There’s the weekly Saturday morning protest, the Full Moon celebration of fertility that all the local women come to (Rosanna Arquette among them). And the painting — Granny likes sleeping with the guy who models for the nude portraits she paints.

Diane is still embarrassed by her mom’s refusal to grow up. But her daughter, Zoe, is just as ashamed that Mom is all on board the divorce train, and that she slips into an easy flirtation with local singer/ furniture maker Jude (Jeffrey Dean Morgan).

Idealistic Zoe tests her anti-violence/ vegan beliefs when she’s attracted to the town’s hunky butcher (Chace Crawford). Socially inept Jake (Wolff), who videotapes everything, gets seduction advice from Granny when he takes a shine to a local hippie teen.

Director Bruce Beresford (“Tender Mercies,” “Driving Miss Daisy”) follows his artist-escapes-from-communist-China biopic, “Mao’s Last Dancer,” with a romance that rarely aspires to be more than cute. Keener, cast against her Earth Child vibe, struggles to suggest a woman who would be in the least bit conflicted by being drawn to hipster Morgan and the skinny dipping/ free love lifestyle that her mother espoused.
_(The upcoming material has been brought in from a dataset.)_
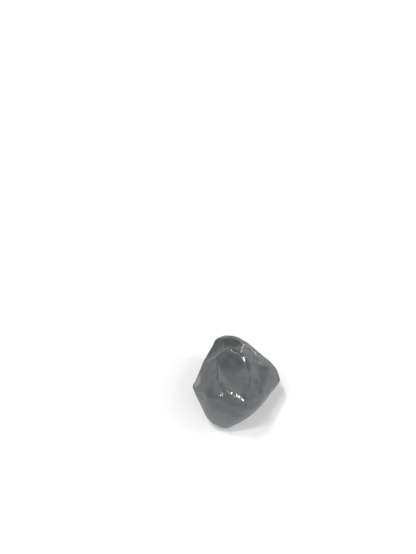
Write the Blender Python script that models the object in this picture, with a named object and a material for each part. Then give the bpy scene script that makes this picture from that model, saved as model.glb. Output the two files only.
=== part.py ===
"""A tumbled tektite: one lump of black natural glass, worn smooth, that rests on a flat of its own.

The stone is a hull round a handful of corners. Its edges are worn round, shallow conchoidal
hollows are dished out of it, and a flat is ground off underneath. Its long axis lies along Y and
it stands on Z = 0 with the middle of its footprint at the origin. Blender 4.5; metres, +Z up.
"""

import math

import bmesh
import bpy
import numpy as np
from mathutils import Vector

MM = 0.001
NAME = "tumbled_tektite"

CORNERS = {  # where the worn facets meet, before their edges are rounded, in millimetres
    # the far end
    "far_left_tip": (-2.9, 14.2, 8.7),
    "far_right_tip": (1.0, 13.8, 8.9),
    "far_left_top": (-2.5, 11.5, 11.2),
    "far_right_top": (1.1, 10.8, 11.6),
    "far_left_shoulder": (-8.5, 10.9, 8.8),
    "far_right_shoulder": (4.7, 11.2, 9.0),
    "far_right_inner": (5.4, 7.9, 10.9),
    # the right side
    "right_shoulder": (8.2, 7.1, 8.9),
    "right_back": (11.1, 2.6, 8.4),
    "right_point": (12.2, -0.5, 7.2),
    "right_front": (9.9, -2.8, 4.8),
    "right_front_low": (7.6, -6.1, 4.5),
    "right_edge_far": (8.6, 1.3, 11.6),
    "right_edge_mid": (7.4, -4.4, 12.3),
    "right_edge_near": (6.4, -9.1, 12.0),
    "right_edge_low": (5.5, -10.8, 10.3),
    # the rim of the scoop
    "right_ridge_far": (2.5, 7.1, 13.2),
    "right_ridge_bend": (1.2, 4.5, 14.6),
    "right_ridge_mid": (1.9, 0.2, 14.8),
    "right_ridge_near": (3.7, -4.3, 15.1),
    "right_ridge_end": (3.3, -7.7, 14.6),
    "rim_far": (-1.4, 5.6, 14.7),
    "left_ridge_far": (-4.6, 2.2, 14.7),
    "left_ridge_mid": (-5.4, -3.4, 15.1),
    "left_ridge_near": (-5.7, -7.3, 14.9),
    "crest_left": (-3.5, -6.7, 15.3),
    "crest_mid": (-1.2, -7.8, 15.6),
    "crest_right": (1.5, -12.7, 14.9),
    # the left side
    "left_point": (-12.5, -2.1, 7.0),
    "left_front": (-9.9, -5.7, 5.5),
    "left_corner_far": (-8.5, 2.9, 10.6),
    "left_corner": (-9.1, -2.8, 11.3),
    # the brow over the front face
    "brow_left_low": (-9.5, -4.7, 10.4),
    "brow_left": (-7.7, -9.1, 12.2),
    "brow_mid_left": (-4.1, -11.2, 13.2),
    "brow_mid": (-1.3, -12.7, 13.3),
    "brow_right": (1.6, -13.4, 12.3),
    "brow_right_low": (5.0, -11.3, 10.2),
    # the foot of the front face
    "front_left_roll": (-5.9, -12.1, 4.1),
    "front_mid_roll": (-3.1, -13.4, 4.0),
    "front_right_roll": (-2.3, -13.4, 4.1),
    "front_left_foot": (-6.0, -11.9, 2.3),
    "front_mid_foot": (-3.1, -12.9, 2.1),
    "front_right_foot": (-2.2, -12.9, 2.3),
    "bevel_foot": (0.1, -12.55, 3.8),
    "bevel_mid": (1.45, -11.8, 4.35),
    "bevel_right": (4.0, -9.4, 5.0),
    "left_front_foot": (-8.1, -10.1, 3.8),
    # the belly
    "belly_right": (9.6, 2.1, 3.0),
    "belly_right_back": (7.6, 7.3, 3.6),
    "belly_back": (-0.6, 12.1, 3.0),
    "belly_left_back": (-7.2, 7.1, 3.4),
    "belly_left": (-10.4, 0.1, 3.4),
    "belly_left_front": (-9.0, -6.9, 2.4),
    # the underside
    "back_left_foot": (-5.0, 10.1, 2.4),
    "back_right_foot": (3.0, 10.5, 2.6),
    "foot_left": (-7.5, -0.5, 1.0),
    "foot_right": (6.5, 0.0, 0.8),
    "foot_front_left": (-5.5, -8.5, -0.6),
    "foot_front_right": (0.5, -7.5, -0.6),
    "foot_back_left": (-4.0, 5.5, -0.6),
    "foot_back_right": (4.0, 5.5, -0.6),
}
FACET_MERGE_DEG = 7.0  # hull triangles closer in angle than this are one facet
EDGE_WEAR = 0.17  # how far the tumbling has softened the facets' edges, mm
DISH_WEAR = 0.45  # and the rims of the hollows
FLAT_WEAR = 0.5  # and the edge of the flat underneath

# Hollows: where the middle lies, which way it faces (azimuth from +X, elevation), its half-widths
# across and along, the turn of the first about the facing direction, and its depth. Millimetres,
# degrees. The scoop has a third half-width, from the middle to its near end; its taper narrows the
# far end, and its bluntness keeps that end's floor low before the wall rises.
DISHES = {
    "scoop": dict(
        at=(-0.9, -1.8, 15.0), faces=(90, 89), half=(4.3, 7.8, 8.5), turn=17, deep=2.6, taper=0.7, blunt=1.7
    ),
    "brow": dict(at=(-1.1, -11.4, 14.1), faces=(245, 42), half=(3.6, 1.6), turn=0, deep=0.3),
    "left_low": dict(at=(-6.2, -8.4, 13.0), faces=(205, 42), half=(3.0, 2.6), turn=0, deep=0.35),
    "left_flank": dict(at=(-6.9, -1.6, 13.0), faces=(170, 46), half=(4.6, 3.2), turn=0, deep=0.4),
    "left_edge": dict(at=(-10.3, 2.5, 8.0), faces=(155, 8), half=(5.5, 3.5), turn=0, deep=0.6),
    "right_flank": dict(at=(4.6, -5.8, 13.25), faces=(348, 54), half=(6.5, 3.3), turn=0, deep=0.25),
    "right_back": dict(at=(5.3, 4.9, 11.8), faces=(31, 52), half=(5.0, 4.0), turn=0, deep=0.25),
    "bevel": dict(at=(3.1, -11.0, 6.6), faces=(311, -13), half=(3.6, 3.0), turn=0, deep=0.2),
    "far_top": dict(at=(-0.9, 8.3, 12.9), faces=(100, 58), half=(3.2, 2.7), turn=0, deep=0.6),
    "far_left": dict(at=(-6.0, 6.5, 11.2), faces=(150, 46), half=(4.2, 2.6), turn=0, deep=0.35),
    "far_end": dict(at=(-0.4, 13.1, 6.2), faces=(88, -8), half=(2.8, 2.8), turn=0, deep=0.35),
    "back_left": dict(at=(-7.6, 8.1, 6.2), faces=(142, -4), half=(4.4, 3.2), turn=20, deep=0.6),
    "back_right": dict(at=(8.4, 7.4, 6.2), faces=(42, -4), half=(4.8, 2.8), turn=-15, deep=0.55),
    "under_left": dict(at=(-9.6, -2.7, 3.2), faces=(192, -42), half=(4.0, 2.4), turn=0, deep=0.3),
    "under_front": dict(at=(-3.1, -10.8, 1.3), faces=(262, -48), half=(3.4, 1.6), turn=0, deep=0.25),
}
WARPS = (  # slow waves that bend every facet and ridge: wavelength and swing, mm
    (14.0, 0.25),
    (6.5, 0.1),
    (3.0, 0.035),
)
WAVES_PER_WARP = 3
WARP_SEED = 5

HEART = (0.0, -2.0, 7.0)  # every point of the surface can be seen from here, mm
REACH = 26.0  # further from the heart than any point of the surface, mm
HALVINGS = 40  # of that reach, to find the surface along a ray
BALL_STRETCH = (12.0, 14.0, 8.0)  # gives the rays the stone's own proportions
SPLITS = 60  # cuts across each edge of the icosahedron that the mesh grows from
KEPT_SHARE = 0.118  # of its triangles, most of them left along the ridges and rims

GLASS_COLOUR = (0.07, 0.073, 0.076, 1.0)
GLASS_ROUGHNESS = 0.22
GLASS_IOR = 1.5


def clear_scene():
    for obj in list(bpy.data.objects):
        bpy.data.objects.remove(obj, do_unlink=True)


def direction(azimuth_deg, elevation_deg):
    azimuth, elevation = math.radians(azimuth_deg), math.radians(elevation_deg)
    level = math.cos(elevation)
    return np.array((math.cos(azimuth) * level, math.sin(azimuth) * level, math.sin(elevation)))


def facet_planes():
    """(normals, distances) of the hull's facets: a point is inside where normals @ point < distances."""
    hull = bmesh.new()
    for corner in CORNERS.values():
        hull.verts.new(corner)
    made = bmesh.ops.convex_hull(hull, input=hull.verts)
    inner = [item for item in made["geom_interior"] if isinstance(item, bmesh.types.BMVert)]
    bmesh.ops.delete(hull, geom=inner, context="VERTS")
    limit = math.radians(FACET_MERGE_DEG)
    bmesh.ops.dissolve_limit(hull, angle_limit=limit, verts=hull.verts, edges=hull.edges)
    bmesh.ops.recalc_face_normals(hull, faces=hull.faces)
    normals = np.array([face.normal for face in hull.faces])
    centres = np.array([face.calc_center_median() for face in hull.faces])
    hull.free()
    return normals, (normals * centres).sum(axis=1)


def worn_hull(points, normals, distances):
    """Below zero inside the hull. The facets blend into each other over the edge wear."""
    gaps = (points @ normals.T - distances) / EDGE_WEAR
    largest = gaps.max(axis=1)
    return EDGE_WEAR * (largest + np.log(np.exp(gaps - largest[:, None]).sum(axis=1)))


def smooth_max(first, second, width):
    """The larger of two fields, with the crease where they meet rounded over this width."""
    share = np.clip(0.5 + 0.5 * (first - second) / width, 0, 1)
    return first * share + second * (1 - share) + width * share * (1 - share)


def dish_field(points, at, faces, half, turn, deep, taper=0.0, blunt=1.0):
    """Above zero where a shallow bowl has been struck out of the stone."""
    out = direction(*faces)
    side = np.cross((0.0, 0.0, 1.0), out)
    side /= np.linalg.norm(side)
    along = np.cross(out, side)
    turn = math.radians(turn)
    first = math.cos(turn) * side + math.sin(turn) * along
    second = math.cos(turn) * along - math.sin(turn) * side
    offset = points - np.array(at)
    ahead = offset @ second
    v = np.where(ahead < 0, -np.abs(ahead / half[1]) ** blunt, ahead / half[-1])
    u = offset @ first / half[0] / np.clip(1 + taper * v, 0.4, 1.3)
    bowl = deep * (u * u + v * v - 1)
    steepness = np.hypot(1, 2 * deep * np.hypot(u / half[0], v / half[1]))
    return (offset @ out - bowl) / steepness


def warped(points):
    """The points pushed about by slow waves, so that no facet is quite flat and no ridge straight."""
    draw = np.random.default_rng(WARP_SEED)
    moved = points.copy()
    for wavelength, swing in WARPS:
        for axis in range(3):
            for _ in range(WAVES_PER_WARP):
                wave = draw.normal(size=3)
                wave *= 2 * math.pi / wavelength / np.linalg.norm(wave)
                phase = draw.uniform(0, 2 * math.pi)
                moved[:, axis] += swing / math.sqrt(WAVES_PER_WARP) * np.sin(points @ wave + phase)
    return moved


def stone_field(points, normals, distances):
    """Below zero inside the stone, above zero outside, in about millimetres."""
    bent = warped(points)
    field = worn_hull(bent, normals, distances)
    for dish in DISHES.values():
        field = smooth_max(field, dish_field(bent, **dish), DISH_WEAR)
    return smooth_max(field, -points[:, 2], FLAT_WEAR)


def surface_points(rays):
    """Where each ray from the heart leaves the stone, found by halving."""
    normals, distances = facet_planes()
    inside, outside = np.zeros(len(rays)), np.full(len(rays), REACH)
    for _ in range(HALVINGS):
        middle = (inside + outside) / 2
        is_in = stone_field(np.array(HEART) + rays * middle[:, None], normals, distances) < 0
        inside, outside = np.where(is_in, middle, inside), np.where(is_in, outside, middle)
    return np.array(HEART) + rays * inside[:, None]


def centred(points):
    """The points moved level, so that the middle of their footprint is at the origin."""
    points[:, :2] -= (points[:, :2].min(axis=0) + points[:, :2].max(axis=0)) / 2
    return points


def stone_mesh(name, splits):
    ball = bmesh.new()
    bmesh.ops.create_icosphere(ball, subdivisions=1, radius=1.0)
    bmesh.ops.subdivide_edges(ball, edges=ball.edges, cuts=splits, use_grid_fill=True)
    rays = np.array([vert.co for vert in ball.verts]) * BALL_STRETCH
    rays /= np.linalg.norm(rays, axis=1)[:, None]
    for vert, point in zip(ball.verts, centred(surface_points(rays))):
        vert.co = Vector(point) * MM
    bmesh.ops.triangulate(ball, faces=ball.faces)
    mesh = bpy.data.meshes.new(name)
    ball.to_mesh(mesh)
    ball.free()
    mesh.shade_smooth()
    return mesh


def thin_out(obj):
    """Merges triangles where the stone is nearly flat, and keeps them where it bends."""
    thinning = obj.modifiers.new("thin_out", "DECIMATE")
    thinning.decimate_type = "COLLAPSE"
    thinning.ratio = KEPT_SHARE


def black_glass():
    material = bpy.data.materials.new("black_glass")
    material.use_nodes = True
    shader = material.node_tree.nodes["Principled BSDF"]
    shader.inputs["Base Color"].default_value = GLASS_COLOUR
    shader.inputs["Metallic"].default_value = 0.0
    shader.inputs["Roughness"].default_value = GLASS_ROUGHNESS
    shader.inputs["IOR"].default_value = GLASS_IOR
    return material


def main():
    clear_scene()
    collection = bpy.data.collections.new("Tumbled tektite")
    bpy.context.scene.collection.children.link(collection)
    stone = bpy.data.objects.new(NAME, stone_mesh(NAME, SPLITS))
    stone.data.materials.append(black_glass())
    collection.objects.link(stone)
    thin_out(stone)


main()
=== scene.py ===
import math

import bmesh
import bpy
import numpy as np
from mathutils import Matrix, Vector


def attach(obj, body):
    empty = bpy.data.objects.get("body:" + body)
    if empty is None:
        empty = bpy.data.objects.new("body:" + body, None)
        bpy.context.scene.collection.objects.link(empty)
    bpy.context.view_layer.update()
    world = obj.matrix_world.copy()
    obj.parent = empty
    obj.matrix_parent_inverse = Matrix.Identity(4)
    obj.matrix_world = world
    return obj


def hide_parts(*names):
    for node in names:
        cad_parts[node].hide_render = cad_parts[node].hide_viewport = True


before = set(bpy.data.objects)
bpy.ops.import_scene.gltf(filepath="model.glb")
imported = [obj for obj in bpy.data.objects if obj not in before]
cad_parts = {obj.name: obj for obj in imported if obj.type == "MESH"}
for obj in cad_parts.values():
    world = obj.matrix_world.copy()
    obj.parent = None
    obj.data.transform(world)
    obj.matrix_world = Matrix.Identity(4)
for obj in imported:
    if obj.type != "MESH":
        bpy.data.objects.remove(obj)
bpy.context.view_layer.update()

mm = 0.001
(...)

Morgan, in his second shot at a Woodstock movie (“Taking Woodstock”), has an easygoing charm here. And he and Keener share one magical moment — a duet on a song that he plays in concert, that she knows from her childhood.
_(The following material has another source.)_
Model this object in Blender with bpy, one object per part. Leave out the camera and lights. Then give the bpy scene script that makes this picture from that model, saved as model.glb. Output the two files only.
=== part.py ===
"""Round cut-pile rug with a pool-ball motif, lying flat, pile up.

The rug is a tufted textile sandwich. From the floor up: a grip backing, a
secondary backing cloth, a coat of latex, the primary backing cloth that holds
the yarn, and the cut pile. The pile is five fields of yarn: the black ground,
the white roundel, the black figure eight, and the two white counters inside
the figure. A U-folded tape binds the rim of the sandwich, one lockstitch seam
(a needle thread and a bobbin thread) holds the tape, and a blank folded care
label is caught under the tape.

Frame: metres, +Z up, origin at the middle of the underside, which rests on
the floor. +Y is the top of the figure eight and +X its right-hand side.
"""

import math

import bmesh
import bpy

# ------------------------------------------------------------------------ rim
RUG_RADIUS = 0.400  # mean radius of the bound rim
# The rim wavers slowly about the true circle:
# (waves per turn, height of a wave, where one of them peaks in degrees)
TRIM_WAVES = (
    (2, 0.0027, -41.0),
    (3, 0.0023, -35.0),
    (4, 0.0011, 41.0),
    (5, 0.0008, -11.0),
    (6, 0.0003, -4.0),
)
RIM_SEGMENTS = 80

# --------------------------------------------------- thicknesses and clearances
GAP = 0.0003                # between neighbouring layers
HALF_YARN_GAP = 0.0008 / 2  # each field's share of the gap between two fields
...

The kids are likable, with Olsen (“Martha Marcy May Marlene”) meeting her beguiling match in hunk-du-jour Crawford (“What to Expect When You’re Expecting”).

But it is Fonda, serving up the ’60s, who is reason enough to check this one out. “I’m positively oracular,” she bubbles. Her Grace is an open invitation to “Peace, Love & Misunderstanding.” Everybody’s welcome, even those Fonda peers who never got over their lifelong Fonda hate. As Grace would put it, “Exclusion is an unnecessary violence, don’t you think?”